Available data:
>> Begin
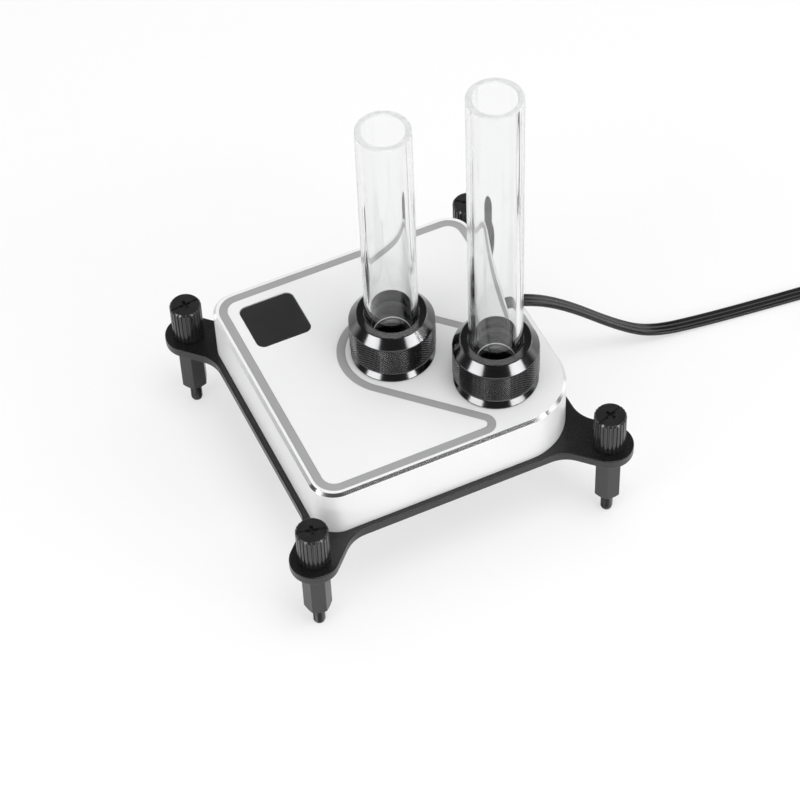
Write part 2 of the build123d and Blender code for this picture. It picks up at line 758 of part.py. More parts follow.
# The two fittings, one for each tube
fitting_places = {"inlet": inlet_place, "outlet": outlet_place}
tube_lengths = {"inlet": inlet_tube_length, "outlet": outlet_tube_length}
for side, place in fitting_places.items():
    section = Plane(origin=(*place, cover_top), x_dir=(1, 0, 0), z_dir=(0, -1, 0))
    turning = Axis((*place, 0), (0, 0, 1))

    # Fitting body: port thread, flange and a barrel that takes the tube
    with BuildPart() as fitting_body:
        with BuildSketch(section):
            with BuildLine():
                Polyline(
                    (duct_radius, -fitting_thread_length),
                    (fitting_thread_radius, -fitting_thread_length),
                    (fitting_thread_radius, 0),
                    (flange_radius, 0),
                    (flange_radius, flange_height - flange_chamfer),
                    (flange_radius - flange_chamfer, flange_height),
                    (barrel_radius, flange_height),
                    (barrel_radius, barrel_top),
                    (barrel_bore, barrel_top),
                    (barrel_bore, tube_seat),
                    (tube_bore_radius, tube_seat),
                    (duct_radius, tube_seat - (tube_bore_radius - duct_radius)),
                    close=True,
                )
            make_face()
            with Locations((face_seal_radius, 0)):
                Rectangle(2 * groove_half, 2 * groove_depth, mode=Mode.SUBTRACT)
            with Locations((barrel_bore, inner_seal_height)):
                Rectangle(2 * groove_depth, 2 * groove_half, mode=Mode.SUBTRACT)
        revolve(axis=turning)
    fitting_body.part.label = f"{side}_fitting_body"
    export_step(fitting_body.part, f"parts/{side}_fitting_body.step")

    # Seals: under the flange, round the tube inside the barrel, and on the barrel's end
    seals = {
        "face_seal": (face_seal_radius, seal_section_radius),
        "inner_seal": (inner_seal_radius, inner_seal_height),
        "outer_seal": (outer_seal_radius, barrel_top + seal_section_radius),
    }
    for seal_name, seal_place in seals.items():
        with BuildPart() as seal:
            with BuildSketch(section):
                with Locations(seal_place):
                    Circle(seal_section_radius)
            revolve(axis=turning)
        seal.part.label = f"{side}_{seal_name}"
        export_step(seal.part, f"parts/{side}_{seal_name}.step")

    # Compression ring: carries the collar's push to the outer seal
    with BuildPart() as compression_ring:
        with BuildSketch(section):
            with Locations(((barrel_bore + ring_radius) / 2, ring_bottom + ring_height / 2)):
                Rectangle(ring_radius - barrel_bore, ring_height)
        revolve(axis=turning)
    compression_ring.part.label = f"{side}_compression_ring"
    export_step(compression_ring.part, f"parts/{side}_compression_ring.step")

    # Collar: a round nut with a wide polished chamfer that closes the barrel
    with BuildPart() as collar:
        with BuildSketch(section):
            with BuildLine():
                Polyline(
                    (collar_bore, flange_height + collar_gap),
                    (collar_radius - collar_foot_chamfer, flange_height + collar_gap),
                    (collar_radius, flange_height + collar_gap + collar_foot_chamfer),
                    (collar_radius, collar_knurl_top),
                    (collar_rim_radius, collar_top),
                    (collar_mouth_radius, collar_top),
                    (collar_mouth_radius, collar_shoulder),
                    (collar_bore, collar_shoulder),
                    close=True,
                )
            make_face()
        revolve(axis=turning)
    collar.part.label = f"{side}_collar"
    export_step(collar.part, f"parts/{side}_collar.step")

    # Tube: clear and straight, standing on the seat inside the fitting
    with BuildPart() as tube:
        with BuildSketch(Plane.XY.offset(cover_top + tube_seat)):
            with Locations(place):
                Circle(tube_radius)
                Circle(tube_bore_radius, mode=Mode.SUBTRACT)
        extrude(amount=tube_lengths[side])
        chamfer(tube.faces().sort_by(Axis.Z)[-1].edges(), tube_edge_chamfer)
    tube.part.label = f"{side}_tube"
    export_step(tube.part, f"parts/{side}_tube.step")

# Lead: a flat ribbon from the header, through the cover's notch and down to the floor.
# Each point is the distance from the header along the lead's heading, and the height.
lead_floor = lead_floor_gap + lead_thickness / 2
lead_points = [
    (0, lead_height),
    (6, 29.4),
    (17, 23.3),
    (33, 8.2),
    (42.5, 2.2),
    (56, 1.0),
    (75, lead_floor),
    (coil_distance - coil_approach, lead_floor),
]
heading = radians(lead_heading)
forward = Vector(cos(heading), sin(heading), 0)
leftward = Vector(-sin(heading), cos(heading), 0)
lead_start_x = header_centre + header_depth / 2 + lead_width / 2 * abs(sin(heading))
lead_start = Vector(lead_start_x, lead_exit_y, 0)


def bend_radii(points):
    """One radius for each corner, as large as its two runs allow."""
    radii = []
    for before, corner, after in zip(points, points[1:], points[2:]):
        run_in = Vector(*corner) - Vector(*before)
        run_out = Vector(*after) - Vector(*corner)
        half_turn = radians(run_in.get_angle(run_out)) / 2
        radii.append(0.45 * min(run_in.length, run_out.length) / tan(half_turn))
    return radii


lead_radii = bend_radii(lead_points)
print("lead bend radii", [round(radius, 1) for radius in lead_radii])
lead_plane = Plane(origin=lead_start, x_dir=forward, z_dir=-leftward)
with BuildPart() as led_lead:
    with BuildLine(lead_plane) as lead_path:
        FilletPolyline(*lead_points, radius=lead_radii)
    lead_run = lead_path.wires()[0]
    with BuildSketch(Plane(origin=lead_run @ 0, x_dir=leftward, z_dir=lead_run % 0)):
        SlotOverall(lead_width, lead_thickness)
    sweep(path=lead_run)
led_lead.part.label = "led_lead"
export_step(led_lead.part, "parts/led_lead.step")
lead_section = (lead_width - lead_thickness) * lead_thickness + pi * (lead_thickness / 2) ** 2
print("lead length", round(lead_run.length, 1))
print("lead volume over section and length", led_lead.part.volume / lead_section / lead_run.length)

# Coil: the put-away length, wound on edge in a neat ring, with a tail that turns in to the plug
coil_outer_turn = coil_mean_radius + coil_turns * coil_pitch / 2
coil_inner_turn = coil_mean_radius - coil_turns * coil_pitch / 2
coil_outside = coil_outer_turn + coil_pitch / 2
coil_inside = coil_inner_turn - coil_pitch / 2
coil_centre = lead_start + forward * coil_distance - leftward * coil_outer_turn
coil_plane = Plane(origin=coil_centre + Vector(0, 0, coil_lift), x_dir=forward, z_dir=(0, 0, 1))
tail_centre = coil_inner_turn - tail_radius
with BuildPart() as led_lead_coil:
    with BuildSketch(coil_plane):
        Circle(coil_outside)
        Circle(coil_inside, mode=Mode.SUBTRACT)
        with Locations((-coil_approach / 2, coil_outer_turn)):
            Rectangle(coil_approach, lead_thickness)
        with BuildLine():
            tail_sides = [
                CenterArc((0, tail_centre), tail_radius + offset, 90 - tail_turn, tail_turn)
                for offset in (-lead_thickness / 2, lead_thickness / 2)
            ]
            Line(tail_sides[0] @ 0, tail_sides[1] @ 0)
            Line(tail_sides[0] @ 1, tail_sides[1] @ 1)
        make_face()
    extrude(amount=lead_width)
led_lead_coil.part.label = "led_lead_coil"
export_step(led_lead_coil.part, "parts/led_lead_coil.step")
coil_length = coil_turns * 2 * pi * coil_mean_radius
tail_length = radians(tail_turn) * tail_radius
print("whole lead", round(lead_run.length + coil_approach + coil_length + tail_length, 1))

# Tie: a small strap round the coil's turns, on the side away from the block
tie_hole_width = coil_outside - coil_inside + 2 * tie_gap
tie_hole_height = lead_width + 2 * tie_gap
tie_middle = coil_centre - leftward * coil_mean_radius + Vector(0, 0, coil_lift + lead_width / 2)
tie_plane = Plane(origin=tie_middle, x_dir=leftward, z_dir=forward)
with BuildPart() as lead_tie:
    with BuildSketch(tie_plane):
        RectangleRounded(
            tie_hole_width + 2 * tie_thickness, tie_hole_height + 2 * tie_thickness, tie_thickness
        )
        Rectangle(tie_hole_width, tie_hole_height, mode=Mode.SUBTRACT)
    extrude(amount=tie_length / 2, both=True)
lead_tie.part.label = "lead_tie"
export_step(lead_tie.part, "parts/lead_tie.step")

# Plug: a three-way connector at the tail's end, inside the coil
tail_heading = radians(-tail_turn)
tail_reach = Vector(-sin(tail_heading), cos(tail_heading), 0) * tail_radius
plug_start = coil_plane.from_local_coords(Vector(0, tail_centre, 0) + tail_reach)
plug_plane = Plane(
    origin=(plug_start.X, plug_start.Y, lead_floor_gap),
    x_dir=forward.rotate(Axis.Z, -tail_turn),
    z_dir=(0, 0, 1),
)
plug_middle = plug_plane.offset(connector_height / 2)
with BuildPart() as lead_connector:
    with BuildSketch(plug_plane):
        with Locations(((connector_neck_length + connector_length) / 2, 0)):
            Rectangle(connector_length - connector_neck_length, connector_width)
    extrude(amount=connector_height)
    chamfer(lead_connector.edges().filter_by(Axis.Z), connector_edge_chamfer)
    with BuildSketch(Plane(origin=plug_middle.origin, x_dir=plug_middle.y_dir, z_dir=plug_middle.x_dir)):
        Rectangle(connector_width - 2 * connector_neck_inset, connector_height - 2 * connector_neck_inset)
    extrude(amount=connector_neck_length)
    plug_face = lead_connector.faces().sort_by(Axis(plug_middle.origin, plug_middle.x_dir))[-1]
    with BuildSketch(Plane(origin=plug_face.center(), x_dir=plug_middle.y_dir, z_dir=plug_middle.x_dir)):
        with GridLocations(connector_pin_pitch, 0, connector_pin_count, 1):
            Rectangle(connector_pin_width, connector_pin_width)
    extrude(amount=-connector_pin_depth, mode=Mode.SUBTRACT)
lead_connector.part.label = "lead_connector"
export_step(lead_connector.part, "parts/lead_connector.step")
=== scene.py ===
"""Square liquid cooling block with two clear tubes, dressed over its CAD frame.

The script is laid out as an add-on and run once: it models the showing pieces over the
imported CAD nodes, gives every node a finish, and sets the camera and the lamps.
"""

import math

import bpy
from mathutils import Matrix, Vector


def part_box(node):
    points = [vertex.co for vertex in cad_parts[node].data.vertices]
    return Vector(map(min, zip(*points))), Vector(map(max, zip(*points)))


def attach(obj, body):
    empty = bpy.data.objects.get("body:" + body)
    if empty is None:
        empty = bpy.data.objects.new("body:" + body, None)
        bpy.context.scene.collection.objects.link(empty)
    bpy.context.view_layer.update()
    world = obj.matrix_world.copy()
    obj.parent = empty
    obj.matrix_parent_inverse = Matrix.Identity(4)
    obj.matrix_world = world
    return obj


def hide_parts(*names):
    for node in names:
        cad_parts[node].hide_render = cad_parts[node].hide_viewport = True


bl_info = {
    "name": "Liquid cooling block",
    "version": (1, 0, 0),
    "blender": (4, 5, 0),
    "location": "View3D > Sidebar > Cooling Block",
    "description": "Models and finishes a square liquid cooling block over its CAD frame",
    "category": "Object",
}

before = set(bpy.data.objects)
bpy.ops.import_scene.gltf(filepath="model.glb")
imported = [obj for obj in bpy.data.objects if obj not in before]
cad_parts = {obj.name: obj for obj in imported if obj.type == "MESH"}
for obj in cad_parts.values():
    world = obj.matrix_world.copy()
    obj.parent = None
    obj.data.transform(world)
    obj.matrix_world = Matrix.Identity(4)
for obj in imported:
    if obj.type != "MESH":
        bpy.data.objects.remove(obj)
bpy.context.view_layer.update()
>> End
Written exercise: Set down, without any change, only the lines from the line that holds "plug_middle = plug_plane.offset(connector_height" through the line that holds "obj.matrix_world = world", both lines included.

Full output:
plug_middle = plug_plane.offset(connector_height / 2)
with BuildPart() as lead_connector:
    with BuildSketch(plug_plane):
        with Locations(((connector_neck_length + connector_length) / 2, 0)):
            Rectangle(connector_length - connector_neck_length, connector_width)
    extrude(amount=connector_height)
    chamfer(lead_connector.edges().filter_by(Axis.Z), connector_edge_chamfer)
    with BuildSketch(Plane(origin=plug_middle.origin, x_dir=plug_middle.y_dir, z_dir=plug_middle.x_dir)):
        Rectangle(connector_width - 2 * connector_neck_inset, connector_height - 2 * connector_neck_inset)
    extrude(amount=connector_neck_length)
    plug_face = lead_connector.faces().sort_by(Axis(plug_middle.origin, plug_middle.x_dir))[-1]
    with BuildSketch(Plane(origin=plug_face.center(), x_dir=plug_middle.y_dir, z_dir=plug_middle.x_dir)):
        with GridLocations(connector_pin_pitch, 0, connector_pin_count, 1):
            Rectangle(connector_pin_width, connector_pin_width)
    extrude(amount=-connector_pin_depth, mode=Mode.SUBTRACT)
lead_connector.part.label = "lead_connector"
export_step(lead_connector.part, "parts/lead_connector.step")
=== scene.py ===
"""Square liquid cooling block with two clear tubes, dressed over its CAD frame.

The script is laid out as an add-on and run once: it models the showing pieces over the
imported CAD nodes, gives every node a finish, and sets the camera and the lamps.
"""

import math

import bpy
from mathutils import Matrix, Vector


def part_box(node):
    points = [vertex.co for vertex in cad_parts[node].data.vertices]
    return Vector(map(min, zip(*points))), Vector(map(max, zip(*points)))


def attach(obj, body):
    empty = bpy.data.objects.get("body:" + body)
    if empty is None:
        empty = bpy.data.objects.new("body:" + body, None)
        bpy.context.scene.collection.objects.link(empty)
    bpy.context.view_layer.update()
    world = obj.matrix_world.copy()
    obj.parent = empty
    obj.matrix_parent_inverse = Matrix.Identity(4)
    obj.matrix_world = world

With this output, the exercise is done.